Pandemic surging prices are hitting my pockets and everyone else’s, too.
As we slowly climb out of the depths of over sixteen months of this pandemic, one cannot turn their cheek to the soaring prices. Everything from gas to groceries to plane tickets has sky-rocketed in pricing when compared to several months prior. I have noticed the steady increase just over two weeks ago, but it first struck me as insane when I went to have some additional work to my car at my mechanic’s shop and had been informed that my previous quote for a 4-tire balance of $39.99 had risen to $95.99.
Luckily for me, I had my estimate from the week before when I took my car in for an oil change with their quoted price of $39.99. I pulled out my estimate which was initialed and dated by me and handed it to the representative. She consulted with the store manager and charged me what my quote listed, regardless of their recent price hike. So, they lost over $60.00 in this case.
Many tire shops offer free balancing as part of tire packages that are purchased from them, but you’ll have to pay for it in other cases. On average, plan to spend between $15 and $75, depending on your vehicle, the tires, and the shop. — Chris Teague, The Drive
In just one week, the store manager stated the prices of the following had increased; oil changes, labor, tire balancing, and basic maintenance for one’s vehicle. I was not the only person hit with a surprise when I walked through the door — he said. Even he could not prepare himself for what occurred while he was away on vacation.
Imagine returning to the store you manage and bombarded with several recent changes, especially to the pricing of which you’ve been familiar for years and those have changed — drastically.

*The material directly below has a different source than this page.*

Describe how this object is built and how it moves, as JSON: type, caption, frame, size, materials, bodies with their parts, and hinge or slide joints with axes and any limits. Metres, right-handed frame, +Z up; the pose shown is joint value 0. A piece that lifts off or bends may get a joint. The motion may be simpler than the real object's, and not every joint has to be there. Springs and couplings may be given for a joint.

Money doesn’t grow on trees.
When I purchased, and I counted, twenty-seven items from my community Walmart in Winston-Salem, North Carolina, this past Friday, I was greeted with a price tag of $78.22. Just three weeks ago, many of the same items in my cart, save a knick-knack or two, cost me $66.58. Now, you may think an increase of just under twelve dollars isn’t much, but couple that with the steady rise in gas prices, at local eateries, in various other grocery stores, and in apartment/housing markets, and one could end up in the poor-house before an eyelash bats.

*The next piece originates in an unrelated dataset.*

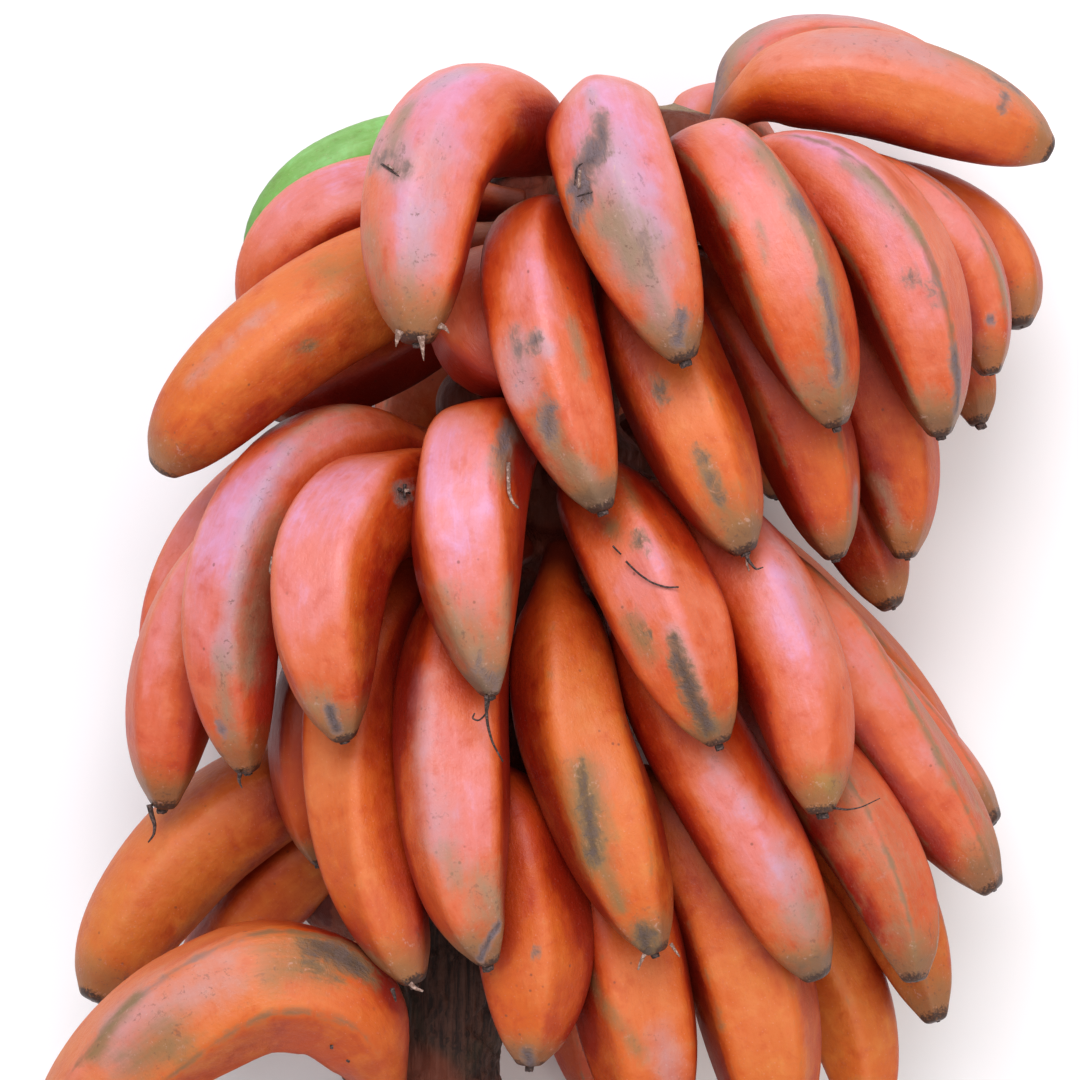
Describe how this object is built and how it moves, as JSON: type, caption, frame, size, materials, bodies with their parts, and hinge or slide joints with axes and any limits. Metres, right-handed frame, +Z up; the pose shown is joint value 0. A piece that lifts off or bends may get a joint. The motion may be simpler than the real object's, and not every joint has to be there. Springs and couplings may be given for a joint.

As I stated, I am not the only one affected by inflation, everyone is. Based on information reported by Emma Withrow with WNCT9 in Charlotte, The Labor Department states the current prices are the highest tallied since August 2008.
A recent rise in inflation hit everyday Americans where it hurts most, the pocketbook. Some economists are saying it’s temporary, others are saying it’s a big threat, but people everywhere are being affected regardless of how long it might last. — Emma Withrow, WNCT9, Charlotte
Farmers and those working in agriculture have been hit with heavy increases in pricing as it pertains to their specialty and they can dish out a few more cents here and there, but eventually, we will have to take on the brunt of those costs and we already have.
“When you go to increase in the cost of a dozen eggs to produce by 10, 15, 20 cents, you can pretty much eliminate the profits out of it really quickly,” Simpson explained, “We can’t take it forever. We’ll take it here for a little while. But sooner or later, it’s gonna have to trickle down to the consumer.” — Alex Simpson, Simpson’s Eggs, courtesy of WNCT9, Charlotte
Several restaurants are dealing with price hikes as well and they’re not fairing well from it — which means, we see the additional cost to us as the consumer when popping in to pick up our favorite lunch or swinging by to retrieve our family’s evening dinner.
The price index is up by 5.4 percent . . . Experts blame inflated prices on high demand due to the pandemic. They expect inflation pressures to ease with time. — Colette Stein, WXII12, Winston-Salem
How long will this last is the question? As it stands, no one is truly sure.
Getting by because I have to.
With prices increasing for everything I purchase, there’s only one thing that has not increased — my income. Recently, I lost my secondary income with a part-time editing and publishing job and I am steadily looking into replacing that supplemental funding. I have been working full time with my “main” job for three years and within this current department for eight months.
From last November up to now, there has been no change in my income at my primary job. I am hopeful this will prove well in a few more months when I am due for my yearly evaluation. But until that time, my pockets are taking a hit from this most recent inflation and I fear this will not end soon.
I am searching for a new place to live and currently have three property tours set up for next Saturday, July 31, 2021. Upon researching apartment homes/condos/townhouses for rent in Winston-Salem, NC, and a few surrounding towns/cities, I have noticed an increase within this market as well. I could only shake my head and sigh heavily.
Money really makes the world go ‘round.